It’s funny how the older horror movies still remain the scariest in your mind, maybe as I said before, it’s a nostalgia thing, I’m not really sure. From my childhood there are a number of images that stick in my head, the moving trees before that scene in Evil Dead, a man with a chainsaw about to leap out of my cupboard and murder me for a week of sleepless nights, and flying steel balls chasing after you and about to impale themselves in your forehead.
So returns Phantasm to our screens. Through the years of remakes now comes the year of the revisitation. A bit more of a mouthful but basically we’re returning to all those left behind movie series and bringing them back. This time though it’s not just for one, this could be another trilogy, not just that, it might also be from the maker of the originals, and that is good news.
Coming Soon (I’m going to start reading my blog list in reverse!) have the news from the Hollywood Reporter that things are afoot.

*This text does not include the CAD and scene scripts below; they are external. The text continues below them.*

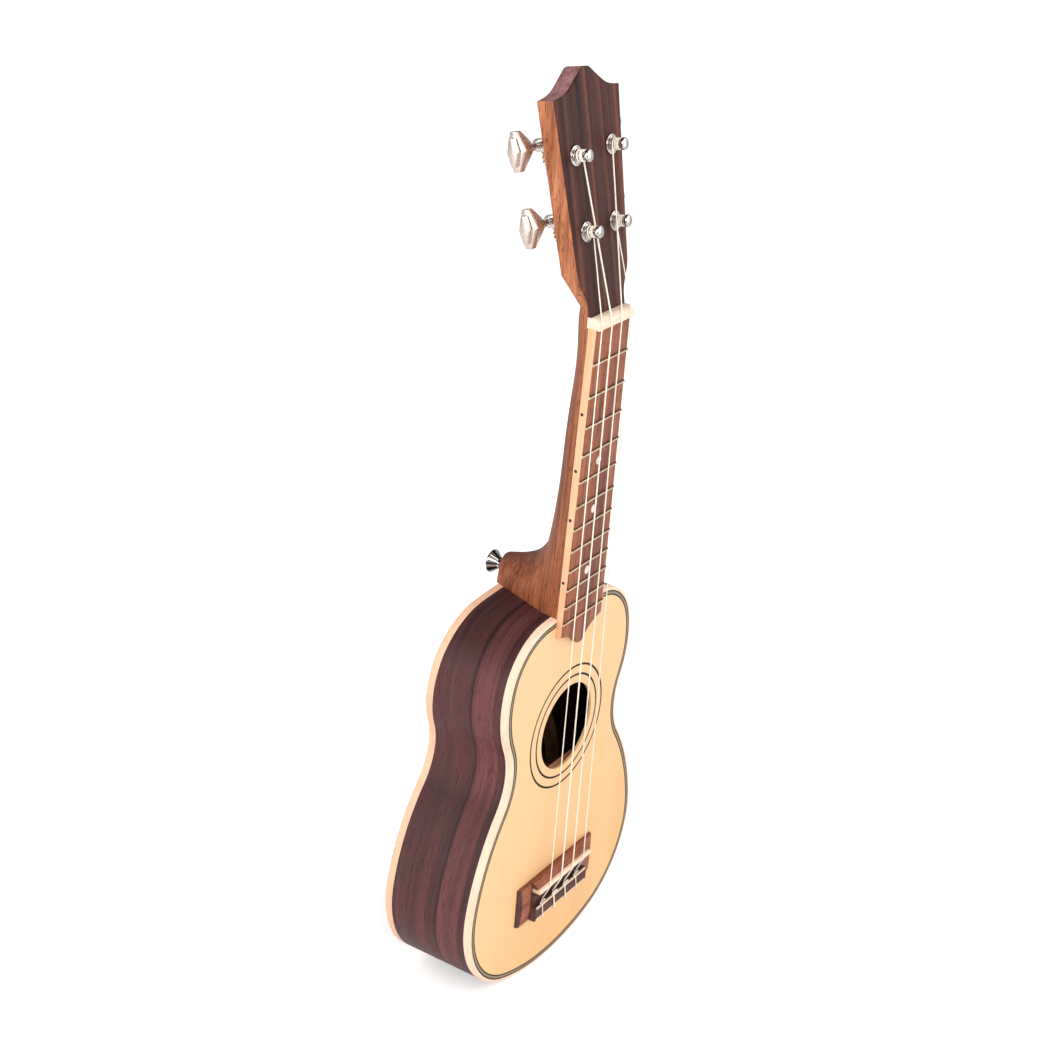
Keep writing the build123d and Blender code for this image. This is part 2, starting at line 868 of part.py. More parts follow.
with BuildPart() as saddle:
    with BuildSketch(Plane.YZ):
        with BuildLine():
            front = saddle_z + saddle_thick / 2
            rear = saddle_z - saddle_thick / 2
            Polyline(
                (face_y - saddle_top + 0.7, front),
                (face_y - 3.4, front),
                (face_y - 3.4, rear),
                (face_y - saddle_top + 0.7, rear),
            )
            ThreePointArc(
                (face_y - saddle_top + 0.7, rear),
                (face_y - saddle_top, saddle_z),
                (face_y - saddle_top + 0.7, front),
            )
        make_face()
    extrude(amount=block_half - 0.3, both=True)
    for k in range(4):
        add(string_groove(string_route(k)[0:3], 3.0, k), mode=Mode.SUBTRACT)

# ---------------------------------------------------------------- strap button
strap_seat = Plane(origin=(0, face_y + heel_depth, strap_z), x_dir=(1, 0, 0), z_dir=(0, 1, 0))
with BuildPart() as strap_button:
    with BuildSketch(Plane(origin=strap_seat.origin, x_dir=(1, 0, 0), z_dir=(0, 0, -1))):
        with BuildLine():
            Polyline(
                (1.6, 0),
                (4.3, 0),
                (4.3, -0.7),
                (3.25, -1.6),
                (3.25, -3.0),
                (6.5, -7.2),
                (6.8, -7.6),
                (6.8, -8.3),
                (6.2, -8.8),
                (3.1, -8.8),
                (1.6, -7.3),
                close=True,
            )
        make_face()
    revolve(axis=Axis(strap_seat.origin, (0, 1, 0)))

with BuildPart() as strap_button_screw:
    with BuildSketch(Plane(origin=strap_seat.origin, x_dir=(1, 0, 0), z_dir=(0, 0, -1))):
        with BuildLine():
            Polyline(
                (0, -8.7),
                (3.0, -8.7),
                (1.5, -7.2),
                (1.5, 13.0),
                (0, 16.0),
                close=True,
            )
        make_face()
    revolve(axis=Axis(strap_seat.origin, (0, 1, 0)))
    with BuildSketch(strap_seat.offset(8.7)):
        Rectangle(3.4, 0.7)
        Rectangle(0.7, 3.4)
    extrude(amount=-1.0, mode=Mode.SUBTRACT)

# ---------------------------------------------------------------- one tuner, post axis at the origin
# Local frame of a tuner: x towards the treble, y up the headstock, z out of its front.
worm_plane = Plane(origin=(0, worm_offset, -worm_depth), x_dir=(0, -1, 0), z_dir=(1, 0, 0))
lug_inner = 8.2
lug_outer = 9.7
thread_half = 4.6
shaft_radius = 1.5
worm_outer = worm_pitch_radius + 0.575
worm_root = worm_pitch_radius - 0.725
gear_outer = gear_pitch_radius + 0.55
gear_root = gear_pitch_radius - 0.75
gear_half_thick = 1.2
plate_back = -head_thick - 1.0

with BuildPart() as worm_unit:
    with BuildSketch(Plane(origin=worm_plane.origin, x_dir=(1, 0, 0), z_dir=(0, 0, 1))):
        with BuildLine():
            Polyline(
                (-20.0, 0),
                (-20.0, shaft_radius),
                (-lug_inner + running, shaft_radius),
                (-lug_inner + running, 2.2),
                (-6.6, 2.2),
                (-5.4, worm_root),
                (5.4, worm_root),
                (6.6, 2.2),
                (lug_inner - running, 2.2),
                (lug_inner - running, shaft_radius),
                (lug_outer + 1.0, shaft_radius),
                (lug_outer + 1.0, 0),
                close=True,
            )
        make_face()
    revolve(axis=Axis(worm_plane.origin, (1, 0, 0)))

with BuildPart() as thread:
    with BuildLine() as path:
        Helix(pitch=thread_pitch, height=2 * thread_half, radius=worm_root)
    with BuildSketch(Plane.XZ) as tooth:
        with BuildLine():
            Polyline(
                (worm_root - 0.25, -0.68),
                (worm_root - 0.25, 0.68),
                (worm_outer, 0.3),
                (worm_outer, -0.3),
                close=True,
            )
        make_face()
    sweep(sections=tooth.sketch, path=path.wires()[0], is_frenet=True)

with BuildPart() as worm_whole:
    add(worm_unit.part)
    with Locations(worm_plane.offset(-thread_half).location):
        add(thread.part)

with BuildPart() as gear_unit:
    with BuildSketch(Plane.XY.offset(-worm_depth - gear_half_thick)):
        Circle(gear_root)
        with BuildLine() as tooth_edge:
            Polyline(
                (0.62, gear_root - 0.3),
                (0.42, gear_pitch_radius),
                (0.26, gear_outer),
                (-0.26, gear_outer),
                (-0.42, gear_pitch_radius),
                (-0.62, gear_root - 0.3),
                close=True,
            )
        with BuildSketch(mode=Mode.PRIVATE) as tooth:
            make_face(tooth_edge.edges())
        with PolarLocations(0, gear_teeth, start_angle=180 / gear_teeth):
            add(tooth.sketch)
    extrude(amount=2 * gear_half_thick)
    with BuildSketch(Plane.XY.offset(-worm_depth + gear_half_thick)):
        Circle(3.0)
    extrude(amount=worm_depth - gear_half_thick + plate_back - 0.1)
    with BuildSketch(Plane.XY.offset(-worm_depth - gear_half_thick)):
        Rectangle(3.24, 3.24)
    extrude(amount=20, mode=Mode.SUBTRACT)

square_top = plate_back - 0.1
post_end = -worm_depth - gear_half_thick + 0.1
post_tip = 9.3

with BuildPart() as post_unit:
    with BuildSketch(Plane.XZ):
        with BuildLine():
            Polyline(
                (0, square_top),
                (2.35, square_top),
                (2.35, -head_thick + 0.1),
                (post_radius, -head_thick + 0.1),
                (post_radius, 1.65),
                (2.3, 2.05),
                (2.3, 6.5),
                (3.0, 7.1),
                (3.3, 7.5),
                (3.3, 8.7),
                (2.9, 9.15),
                (2.2, post_tip),
                (0, post_tip),
                close=True,
            )
        make_face()
    revolve(axis=Axis.Z)
    with BuildSketch(Plane.XY.offset(post_end)):
        Rectangle(3.2, 3.2)
    extrude(amount=square_top - post_end)
    with BuildSketch(Plane.XY.offset(post_end)):
        Circle(1.0)
    extrude(amount=4.5, mode=Mode.SUBTRACT)
    with BuildSketch(Plane.YZ):
        with Locations((0, 6.2)):
            Circle(0.6)
    extrude(amount=4, both=True, mode=Mode.SUBTRACT)

with BuildPart() as gear_screw_unit:
    with BuildSketch(Plane.XY.offset(-worm_depth - gear_half_thick)):
        Circle(2.4)
    extrude(amount=-1.2)
    fillet(gear_screw_unit.faces().sort_by(Axis.Z)[0].edges(), radius=0.5)
    with BuildSketch(Plane.XY.offset(-worm_depth - gear_half_thick)):
        Circle(0.97)
    extrude(amount=4.2)
    with BuildSketch(Plane.XY.offset(-worm_depth - gear_half_thick - 1.2)):
        Rectangle(5, 0.6)
    extrude(amount=0.5, mode=Mode.SUBTRACT)

with BuildPart() as bushing_unit:
    with BuildSketch():
        Circle(bushing_radius)
        Circle(post_radius + running, mode=Mode.SUBTRACT)
    extrude(amount=-8)
    with BuildSketch():
        Circle(5.4)
        Circle(post_radius + running, mode=Mode.SUBTRACT)
    extrude(amount=1.0)
    fillet(bushing_unit.faces().sort_by(Axis.Z)[-1].edges().sort_by(SortBy.RADIUS)[-1], radius=0.45)
    with BuildSketch(Plane.XY.offset(1.0)):
        Circle(4.1)
        Circle(post_radius + running, mode=Mode.SUBTRACT)
    extrude(amount=0.5)

with BuildPart() as plate_unit:
    with BuildSketch(Plane.XY.offset(plate_back)):
        with Locations((0, 2.6)):
            RectangleRounded(2 * lug_outer, 25.6, 3.2)
    extrude(amount=1.0)
    for side in (-1, 1):
        with BuildSketch(Plane.YZ.offset(side * lug_outer)) as lug:
            with Locations((worm_offset, -worm_depth)):
                Circle(3.5)
            with Locations((worm_offset, (plate_back - worm_depth) / 2)):
                Rectangle(7.0, worm_depth + plate_back)
        extrude(amount=-side * (lug_outer - lug_inner))
    with BuildSketch(Plane.YZ.offset(-lug_outer)):
        with Locations((worm_offset, -worm_depth)):
            Circle(2.4)
    extrude(amount=-0.8)
    with BuildSketch(Plane.YZ.offset(-lug_outer - 2)):
        with Locations((worm_offset, -worm_depth)):
            Circle(shaft_radius + running)
    extrude(amount=2 * lug_outer + 6, mode=Mode.SUBTRACT)
    with BuildSketch(Plane.XY.offset(plate_back)):
        Circle(2.4)
    extrude(amount=2, mode=Mode.SUBTRACT)
    with BuildSketch(Plane.XY.offset(plate_back)):
        with Locations(*[(dx, ds) for dx, ds in screw_offsets]):
            Circle(1.25)
    extrude(amount=2, mode=Mode.SUBTRACT)

with BuildPart() as plate_screw_unit:
    with BuildSketch(Plane.XZ):
        with BuildLine():
            Polyline(
                (0, plate_back - 1.0),
                (1.2, plate_back - 0.9),
                (2.2, plate_back - 0.02),
                (1.2, plate_back - 0.02),
                (1.2, -head_thick - 0.02),
                (0.78, -head_thick - 0.02),
                (0.78, -head_thick + 4.6),
                (0, -head_thick + 5.8),
                close=True,
            )
        make_face()
    revolve(axis=Axis.Z)
    with BuildSketch(Plane.XY.offset(plate_back - 1.0)):
        Rectangle(2.6, 0.5)
        Rectangle(0.5, 2.6)
    extrude(amount=0.5, mode=Mode.SUBTRACT)

button_start = -15.2
# distance from the post, half length, half width of the tip flat, half width at the middle
button_sections = [
    (button_start, 2.0, 0.9, 1.9),
    (button_start - 11.2, 10.1, 1.7, 4.6),
    (button_start - 12.6, 10.1, 1.7, 4.6),
    (button_start - 15.4, 7.2, 1.0, 2.9),
]

with BuildPart() as button_unit:
    faces = []
    for x, half_long, half_tip, half_mid in button_sections:
        across = Plane(origin=(x, worm_offset, -worm_depth), x_dir=(0, 1, 0), z_dir=(1, 0, 0))
        with BuildSketch(across) as cut:
            with BuildLine() as edge:
                Polyline(
                    (half_long, half_tip),
                    (0, half_mid),
                    (-half_long, half_tip),
                    (-half_long, -half_tip),
                    (0, -half_mid),
                    (half_long, -half_tip),
                    close=True,
                )
            make_face()
        faces.append(cut.sketch)
    loft(sections=faces, ruled=True)
    with BuildSketch(Plane.YZ.offset(button_start + 0.6)):
        with Locations((worm_offset, -worm_depth)):
            Circle(2.05)
    extrude(amount=-2.6)
    with BuildSketch(Plane.YZ.offset(button_start + 1)):
        with Locations((worm_offset, -worm_depth)):
            Circle(shaft_radius)
    extrude(amount=-(20.0 + button_start + 1), mode=Mode.SUBTRACT)

turning_units = {
    "worm": worm_whole.part,
    "button": button_unit.part,
    "gear": gear_unit.part,
    "gear_screw": gear_screw_unit.part,
    "post": post_unit.part,
}


def placed(unit, side, px, ps):
    """A tuner piece on the headstock; the treble side is the mirror image of the bass side."""
    piece = unit if side < 0 else unit.mirror(Plane.YZ)
    plane = Plane(
        origin=head_front.from_local_coords((px, ps, 0)),
        x_dir=head_front.x_dir,
        z_dir=head_front.z_dir,
    )
    return plane.location * piece


pieces = {}
for k, (name, side, px, ps) in enumerate(post_places()):
    for kind, unit in turning_units.items():
        pieces[f"{kind}_{name}"] = [placed(unit, side, px, ps)]
    pieces[f"string_{name}"] = [string_parts[k]]
    pieces[f"string_{name}_coil"] = [coil_parts[k]]

pieces.update(
    {
        "tuner_plates": [placed(plate_unit.part, *place[1:]) for place in post_places()],
        "post_bushings": [placed(bushing_unit.part, *place[1:]) for place in post_places()],
        "tuner_plate_screws": [placed(plate_screw_unit.part, -1, *spot) for spot in screw_points()],
        "soundboard": [soundboard.part],
        "rosette_rings": [rosette_rings.part],
        "top_purfling": purfling_strips,
        "back_plate": [back_plate.part],
        "side_bass": [side_bass.part],
        "side_treble": [side_treble.part],
        "top_binding": [top_binding.part],
        "back_binding": [back_binding.part],
        "neck_block": [neck_block.part],
        "tail_block": [tail_block.part],
        "top_lining": [top_lining.part],
        "back_lining": [back_lining.part],
        "top_braces": [top_braces.part],
        "bridge_plate": [bridge_plate.part],
        "back_braces": [back_braces.part],
        "neck": [neck.part],
        "head_veneer": [head_veneer.part],
        "fretboard": [fretboard.part],
        "fretboard_bindings": [fretboard_bindings.part],
        "frets": [frets.part],
        "fret_dots": [fret_dots.part],
        "side_dots": [side_dots.part],
        "nut": [nut.part],
        "bridge": [bridge.part],
        "saddle": [saddle.part],
        "tie_block_trims": [tie_block_trims.part],
        "strap_button": [strap_button.part],
        "strap_button_screw": [strap_button_screw.part],
    }
)

for name, shapes in pieces.items():
    solids = [solid for shape in shapes for solid in shape.solids()]
    body = solids[0] if len(solids) == 1 else Compound(children=solids)
    body.label = name
    export_step(body, f"parts/{name}.step")
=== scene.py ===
import json
import math

import bmesh
import bpy
from mathutils import Matrix, Vector


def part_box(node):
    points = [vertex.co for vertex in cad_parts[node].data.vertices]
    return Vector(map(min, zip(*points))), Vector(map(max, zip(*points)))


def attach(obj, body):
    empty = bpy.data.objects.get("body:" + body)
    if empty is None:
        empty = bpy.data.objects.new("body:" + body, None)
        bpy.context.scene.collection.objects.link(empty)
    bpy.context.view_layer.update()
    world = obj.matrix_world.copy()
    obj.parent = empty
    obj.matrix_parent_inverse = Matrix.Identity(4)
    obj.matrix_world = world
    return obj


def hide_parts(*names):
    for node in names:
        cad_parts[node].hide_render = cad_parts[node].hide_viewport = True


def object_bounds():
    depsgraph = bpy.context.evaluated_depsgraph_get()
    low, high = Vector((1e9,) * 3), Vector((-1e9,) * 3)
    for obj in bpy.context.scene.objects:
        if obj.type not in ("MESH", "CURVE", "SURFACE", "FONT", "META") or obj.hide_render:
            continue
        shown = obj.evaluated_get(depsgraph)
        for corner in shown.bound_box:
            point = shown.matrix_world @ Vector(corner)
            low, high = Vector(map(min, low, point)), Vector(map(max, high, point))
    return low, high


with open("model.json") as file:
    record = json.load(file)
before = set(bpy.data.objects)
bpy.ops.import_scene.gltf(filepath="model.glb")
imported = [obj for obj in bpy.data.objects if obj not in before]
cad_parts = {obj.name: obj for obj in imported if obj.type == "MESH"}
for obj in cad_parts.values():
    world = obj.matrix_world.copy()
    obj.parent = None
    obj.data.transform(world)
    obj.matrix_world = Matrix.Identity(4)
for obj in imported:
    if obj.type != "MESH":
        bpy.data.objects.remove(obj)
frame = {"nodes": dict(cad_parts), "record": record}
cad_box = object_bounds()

MM = 0.001
STRINGS = ("g", "c", "e", "a")

# ------------------------------------------------------------------ places, all from the frame
front_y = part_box("soundboard")[0].y          # soundboard plane, facing -Y
tail_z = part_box("top_binding")[0].z
floor_z = cad_box[0][2]
strap_z = (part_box("strap_button")[0].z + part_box("strap_button")[1].z) / 2

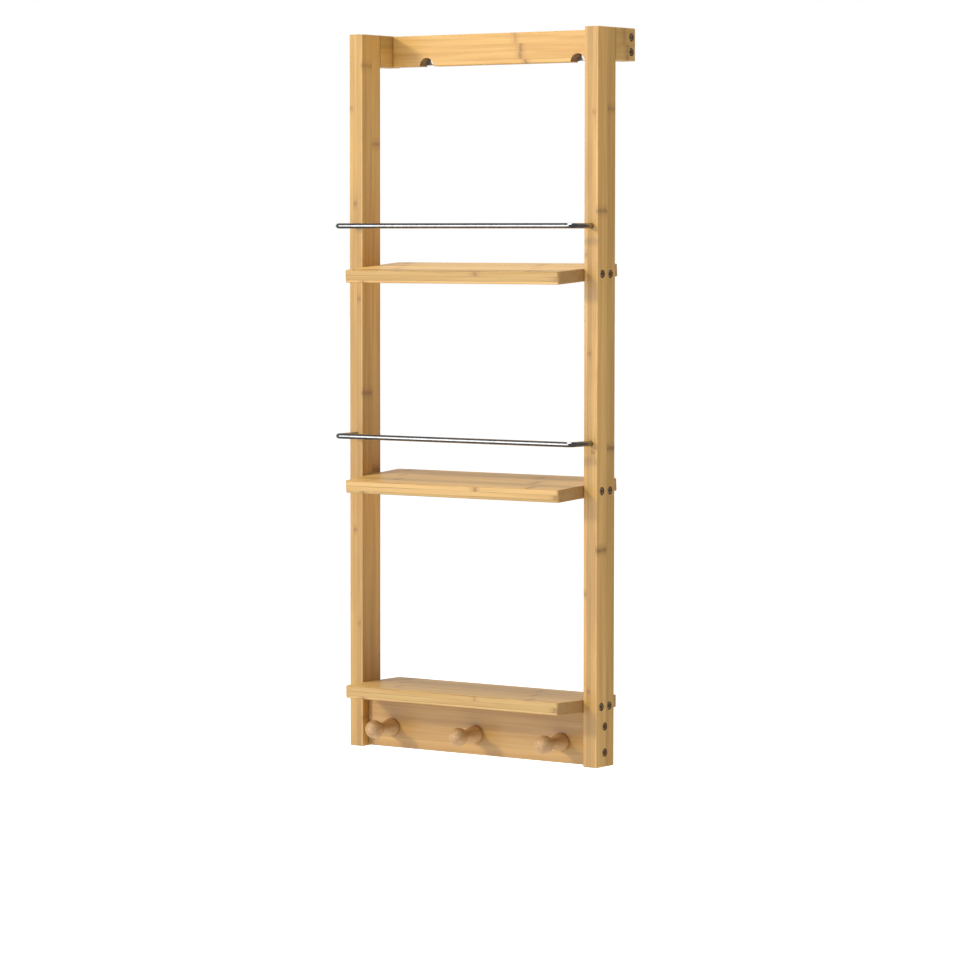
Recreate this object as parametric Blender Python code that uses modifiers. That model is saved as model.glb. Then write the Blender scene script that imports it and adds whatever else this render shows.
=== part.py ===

New Line Cinema is in final talks with filmmaker Don Coscarelli to bring the cult horror film Phantasm back to the big screen, says The Hollywood Reporter…
…Coscarelli would act as producer on the new version, in which the Tall Man travels from town to town turning the dead into his own army and using his deadly spheres against anyone who opposes him. Mike, who is developing psychic powers, and his brother try to stop him.
The trade says that the project is being developed as a relaunch and as a possible trilogy about Mike’s coming of age.
Phantasm was brought to us by Coscarelli, and he went on to make three sequels. I can’t remember seeing the other three, but I definitely remember that feeling of being scared out of my mind by the Tall Man and those silver, flying balls of his. Deadly they were. That was way back in 1979, and it seems only fitting that the original creator should return to have a crack at it with the more modern offerings available to today’s audience.
Ah nostalgia. Is that what it is? Were the horrors from those days really that good? What were your favourites and what was the essence that made them so good?